Get your team to excel by creating a culture of learning from the strong.
Let the stronger members of your team lead: motivation tactics for managers
Team leaders and managers can make or break a team. And if you doubt this, think of that old saying, “People do not quit jobs, they quit bosses.” Today we examine the role of the manager in motivating teams and how effective leadership and the right tactics improves the sales game. Tactics like, learning from the strong.
The role of the sales manager
A sales manager is responsible for the development of strategic sales plans and the overall management of the team that performs those sales. A manager is also, however, responsible for motivating teams and discovering areas that need improvement. This, unfortunately, is often where it goes wrong.
Motivation don’ts
Salespeople can feel demotivated when their sales figures are down. Managers who respond with support tend to see better results than those who respond with threats or a bad attitude. Additionally, managers who respond with humiliation tactics, such as addressing an individual’s failures in front of their colleagues, see decreased interest from the entire team! (Which is the opposite of what they had in mind.) What is more, senseless tactics such as these result in high staff turnaround that leads to lost relationships with clients and decreased product knowledge in the field.
Let the strong motivate the team
A sales team is made up of individual salespeople. It therefore makes sense that supporting a team comes down to supporting the individuals that make up that team. Every good sales manager knows that people have different levels of skill. Exceptional mangers, however, know how to identify areas in which individuals are lacking and which tools to use to accomplish better results. And they do it without losing their team’s motivation.
Let’s say, for example, you have a salesperson that excels at the quoting phase. His quotes are correct and well-structured, and he therefore receives more feedback from his efforts than any other person on the team. If you create a healthy environment that rewards the sharing of ideas, such as an overall team incentive for reaching targets, you will see both willingness from the stronger team members to share their processes as well as enthusiasm from the weaker individuals to learn. Learning from the strong then becomes part of the culture.

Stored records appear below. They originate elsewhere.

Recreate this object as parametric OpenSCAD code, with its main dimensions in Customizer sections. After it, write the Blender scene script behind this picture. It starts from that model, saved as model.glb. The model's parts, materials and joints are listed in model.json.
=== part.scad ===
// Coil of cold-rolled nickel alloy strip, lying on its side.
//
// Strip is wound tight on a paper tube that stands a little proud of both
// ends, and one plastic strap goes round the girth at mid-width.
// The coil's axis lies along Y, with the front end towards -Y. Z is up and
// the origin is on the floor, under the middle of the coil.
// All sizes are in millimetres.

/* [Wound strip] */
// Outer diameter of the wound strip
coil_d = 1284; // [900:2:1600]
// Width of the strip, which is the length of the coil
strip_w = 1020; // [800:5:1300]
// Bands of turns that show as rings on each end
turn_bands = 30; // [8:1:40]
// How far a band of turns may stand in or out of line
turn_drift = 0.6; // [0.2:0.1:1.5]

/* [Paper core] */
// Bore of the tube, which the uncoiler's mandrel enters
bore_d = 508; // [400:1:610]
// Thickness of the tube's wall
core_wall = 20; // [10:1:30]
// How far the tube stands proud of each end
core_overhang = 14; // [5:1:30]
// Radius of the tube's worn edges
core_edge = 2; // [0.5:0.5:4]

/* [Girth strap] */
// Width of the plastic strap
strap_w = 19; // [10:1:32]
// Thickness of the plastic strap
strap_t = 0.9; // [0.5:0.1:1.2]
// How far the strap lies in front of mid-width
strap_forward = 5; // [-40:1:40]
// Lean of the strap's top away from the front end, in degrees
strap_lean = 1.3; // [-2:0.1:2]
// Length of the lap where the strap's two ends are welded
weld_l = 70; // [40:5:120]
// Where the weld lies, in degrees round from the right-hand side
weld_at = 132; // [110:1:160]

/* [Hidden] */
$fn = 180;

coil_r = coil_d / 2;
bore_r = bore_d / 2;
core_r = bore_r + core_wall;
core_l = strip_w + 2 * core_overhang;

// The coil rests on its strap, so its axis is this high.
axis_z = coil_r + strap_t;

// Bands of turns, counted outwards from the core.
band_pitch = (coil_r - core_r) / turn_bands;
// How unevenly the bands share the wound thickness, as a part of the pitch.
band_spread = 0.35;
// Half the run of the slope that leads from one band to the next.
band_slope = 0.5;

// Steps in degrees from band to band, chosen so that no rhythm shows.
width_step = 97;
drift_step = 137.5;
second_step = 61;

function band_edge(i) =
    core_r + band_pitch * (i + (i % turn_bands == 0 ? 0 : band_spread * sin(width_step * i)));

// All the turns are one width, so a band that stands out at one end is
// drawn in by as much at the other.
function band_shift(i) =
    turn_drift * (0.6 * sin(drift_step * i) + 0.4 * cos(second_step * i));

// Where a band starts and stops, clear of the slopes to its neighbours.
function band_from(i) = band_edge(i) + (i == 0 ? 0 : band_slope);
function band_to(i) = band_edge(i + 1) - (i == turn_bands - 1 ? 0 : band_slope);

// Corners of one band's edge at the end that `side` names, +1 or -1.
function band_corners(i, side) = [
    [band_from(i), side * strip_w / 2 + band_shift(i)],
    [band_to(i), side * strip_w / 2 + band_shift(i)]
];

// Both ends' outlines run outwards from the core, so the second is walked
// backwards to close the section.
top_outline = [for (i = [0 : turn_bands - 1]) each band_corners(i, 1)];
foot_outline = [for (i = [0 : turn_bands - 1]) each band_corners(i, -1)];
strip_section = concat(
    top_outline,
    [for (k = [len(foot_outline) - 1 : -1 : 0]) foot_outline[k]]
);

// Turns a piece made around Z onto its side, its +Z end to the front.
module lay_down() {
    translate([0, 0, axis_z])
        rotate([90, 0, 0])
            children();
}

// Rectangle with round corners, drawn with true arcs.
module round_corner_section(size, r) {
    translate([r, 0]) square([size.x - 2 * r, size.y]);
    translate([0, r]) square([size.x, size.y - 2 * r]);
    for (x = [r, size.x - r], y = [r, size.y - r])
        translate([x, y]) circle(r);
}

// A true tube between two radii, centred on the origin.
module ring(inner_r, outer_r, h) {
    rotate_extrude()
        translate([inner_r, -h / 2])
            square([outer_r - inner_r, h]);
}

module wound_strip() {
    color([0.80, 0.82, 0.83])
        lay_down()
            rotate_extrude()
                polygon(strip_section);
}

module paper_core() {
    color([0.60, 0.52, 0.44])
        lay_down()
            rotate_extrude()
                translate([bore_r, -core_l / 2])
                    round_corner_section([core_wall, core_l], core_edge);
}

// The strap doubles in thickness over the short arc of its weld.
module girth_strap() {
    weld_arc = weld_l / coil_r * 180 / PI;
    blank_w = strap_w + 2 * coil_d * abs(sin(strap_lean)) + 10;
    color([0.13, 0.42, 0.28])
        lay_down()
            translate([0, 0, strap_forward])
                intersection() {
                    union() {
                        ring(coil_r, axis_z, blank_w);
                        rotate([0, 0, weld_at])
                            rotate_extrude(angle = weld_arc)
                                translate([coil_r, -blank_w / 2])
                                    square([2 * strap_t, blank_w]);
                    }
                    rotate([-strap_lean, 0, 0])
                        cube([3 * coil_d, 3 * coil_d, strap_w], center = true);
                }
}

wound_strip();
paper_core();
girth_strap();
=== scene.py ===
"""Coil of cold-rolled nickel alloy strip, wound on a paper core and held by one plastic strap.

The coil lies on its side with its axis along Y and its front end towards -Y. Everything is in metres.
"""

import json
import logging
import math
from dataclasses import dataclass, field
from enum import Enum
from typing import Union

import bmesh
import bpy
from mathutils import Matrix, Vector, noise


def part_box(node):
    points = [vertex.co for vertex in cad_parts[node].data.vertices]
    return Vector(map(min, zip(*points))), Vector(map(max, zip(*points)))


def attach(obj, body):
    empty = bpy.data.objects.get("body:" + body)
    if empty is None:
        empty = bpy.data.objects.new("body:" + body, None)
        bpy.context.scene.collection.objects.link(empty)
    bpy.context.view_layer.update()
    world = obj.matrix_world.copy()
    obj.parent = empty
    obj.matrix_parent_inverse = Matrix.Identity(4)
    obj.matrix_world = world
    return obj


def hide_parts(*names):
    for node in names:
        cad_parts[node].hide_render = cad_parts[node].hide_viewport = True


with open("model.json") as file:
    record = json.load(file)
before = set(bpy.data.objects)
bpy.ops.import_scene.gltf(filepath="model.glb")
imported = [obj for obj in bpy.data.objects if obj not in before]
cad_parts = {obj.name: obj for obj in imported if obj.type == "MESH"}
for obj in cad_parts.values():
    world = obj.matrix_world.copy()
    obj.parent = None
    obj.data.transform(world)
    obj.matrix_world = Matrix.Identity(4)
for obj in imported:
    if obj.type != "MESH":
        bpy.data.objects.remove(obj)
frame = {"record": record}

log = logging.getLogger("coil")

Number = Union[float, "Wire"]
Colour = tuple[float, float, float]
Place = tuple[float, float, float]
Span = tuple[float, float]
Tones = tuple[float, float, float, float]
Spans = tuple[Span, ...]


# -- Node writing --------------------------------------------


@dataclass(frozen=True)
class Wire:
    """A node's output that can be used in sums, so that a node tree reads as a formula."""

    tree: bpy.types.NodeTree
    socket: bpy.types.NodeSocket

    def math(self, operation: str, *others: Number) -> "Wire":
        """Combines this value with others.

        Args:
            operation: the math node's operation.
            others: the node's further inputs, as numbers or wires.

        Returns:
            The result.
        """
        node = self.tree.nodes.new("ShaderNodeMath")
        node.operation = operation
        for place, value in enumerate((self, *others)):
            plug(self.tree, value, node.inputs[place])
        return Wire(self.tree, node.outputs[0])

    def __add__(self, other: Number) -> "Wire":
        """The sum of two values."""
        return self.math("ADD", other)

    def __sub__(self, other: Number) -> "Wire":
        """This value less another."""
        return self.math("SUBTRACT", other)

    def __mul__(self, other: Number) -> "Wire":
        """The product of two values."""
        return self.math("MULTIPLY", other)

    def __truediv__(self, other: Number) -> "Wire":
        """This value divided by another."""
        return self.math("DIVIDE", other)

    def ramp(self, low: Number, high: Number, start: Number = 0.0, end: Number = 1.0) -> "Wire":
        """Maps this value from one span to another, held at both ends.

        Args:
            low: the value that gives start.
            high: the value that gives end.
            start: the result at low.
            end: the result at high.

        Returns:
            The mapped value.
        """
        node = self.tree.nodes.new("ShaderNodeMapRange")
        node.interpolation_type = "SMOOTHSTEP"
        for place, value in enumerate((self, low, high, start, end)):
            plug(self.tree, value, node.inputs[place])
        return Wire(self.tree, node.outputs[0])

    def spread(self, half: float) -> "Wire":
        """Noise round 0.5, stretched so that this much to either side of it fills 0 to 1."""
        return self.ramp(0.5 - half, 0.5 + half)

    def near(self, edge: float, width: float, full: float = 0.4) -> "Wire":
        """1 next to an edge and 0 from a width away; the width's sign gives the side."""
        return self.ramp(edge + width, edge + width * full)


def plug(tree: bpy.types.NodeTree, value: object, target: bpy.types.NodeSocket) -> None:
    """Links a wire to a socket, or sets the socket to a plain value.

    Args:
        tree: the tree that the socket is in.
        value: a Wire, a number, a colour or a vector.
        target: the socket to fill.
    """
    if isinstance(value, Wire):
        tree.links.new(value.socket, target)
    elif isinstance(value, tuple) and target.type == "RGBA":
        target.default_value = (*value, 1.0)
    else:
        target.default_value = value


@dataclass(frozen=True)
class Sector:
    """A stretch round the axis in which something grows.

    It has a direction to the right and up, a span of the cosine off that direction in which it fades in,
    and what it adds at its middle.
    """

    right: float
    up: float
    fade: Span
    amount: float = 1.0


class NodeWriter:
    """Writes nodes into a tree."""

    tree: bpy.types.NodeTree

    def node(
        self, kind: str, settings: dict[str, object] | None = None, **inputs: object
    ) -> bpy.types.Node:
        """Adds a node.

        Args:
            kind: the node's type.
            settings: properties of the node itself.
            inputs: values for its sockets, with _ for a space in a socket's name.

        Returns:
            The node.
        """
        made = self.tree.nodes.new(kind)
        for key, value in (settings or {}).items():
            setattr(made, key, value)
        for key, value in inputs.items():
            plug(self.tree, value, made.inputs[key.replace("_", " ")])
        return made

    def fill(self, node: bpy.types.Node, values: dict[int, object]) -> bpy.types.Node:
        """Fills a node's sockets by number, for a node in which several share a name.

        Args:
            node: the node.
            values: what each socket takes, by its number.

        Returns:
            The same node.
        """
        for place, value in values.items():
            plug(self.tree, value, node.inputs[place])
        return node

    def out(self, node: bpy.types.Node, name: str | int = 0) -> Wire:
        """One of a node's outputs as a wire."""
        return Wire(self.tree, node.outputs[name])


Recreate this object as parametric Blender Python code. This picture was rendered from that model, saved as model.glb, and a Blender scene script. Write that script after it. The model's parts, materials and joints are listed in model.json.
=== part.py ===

Another advantage of using the stronger team members as mentors is that they likely display a professional confidence that the weaker individuals in the team do not. Letting the stronger individuals lead hands-on is different to a manager telling them what to do. It is like the old ‘show don’t tell’ lesson we all heard in English class (albeit applied a little differently here). Going through the steps with someone who is actively excelling at a task will serve you far better than sitting in a workshop about the same topic.
What weaker team members can be learning from the strong
Strong members of a sales team do not have a fear of rejection, or, they do not display that fear in a manner that affects their sales. They additionally know how to manage expectation (think about stock availability and installation or procedural difficulties that could potentially delay a deal) and keep the client happy during the process of closing. Weaker members might promise too much, be in the dark about procedures or show their insecurity in a way that makes a potential client think twice about signing that final quote. In other words, strong salespeople don’t manage crises, they manage people to get what they want. This is exactly the kind of confidence and successful behaviour weaker salespeople can use to up their game.
What would motivate the strong and the weak to work together?
Keep in mind that managing people’s emotions becomes crucial when you openly identify strengths and weaknesses. This involves, amongst other things, creating a healthy and cooperative environment. In other words, an environment that praises milestones reached, no matter how small they might seem in the bigger picture. If you only focus on competition in sales, and you do this without balancing the environment around this competition, you risk individuals fighting each other for the top spot. And when salespeople become desperate, they resort to tactics that could potentially damage the team and even your company’s good name.
We therefore end today’s article with ideas on how to build a united team:
- Top salespeople should display a willingness and certain enthusiasm to learn small things with the rest of the team.
- Incentives for the team are a good way of motivating individuals to support each other.
- Build respect amongst team members by encouraging a trade of skills. For example, some people have excellent communication skills whereas others have excellent computer skills. Let them learn from each other.
- Create competition that is healthy. In other words, rewards should be uplifting, and critique should be offered with support.
- Don’t use labels such as “bad” or “weak” to describe individuals.
- Don’t use numbers to indicate progress, use a slider that also moves for the entire team when a small milestone by an individual is reached.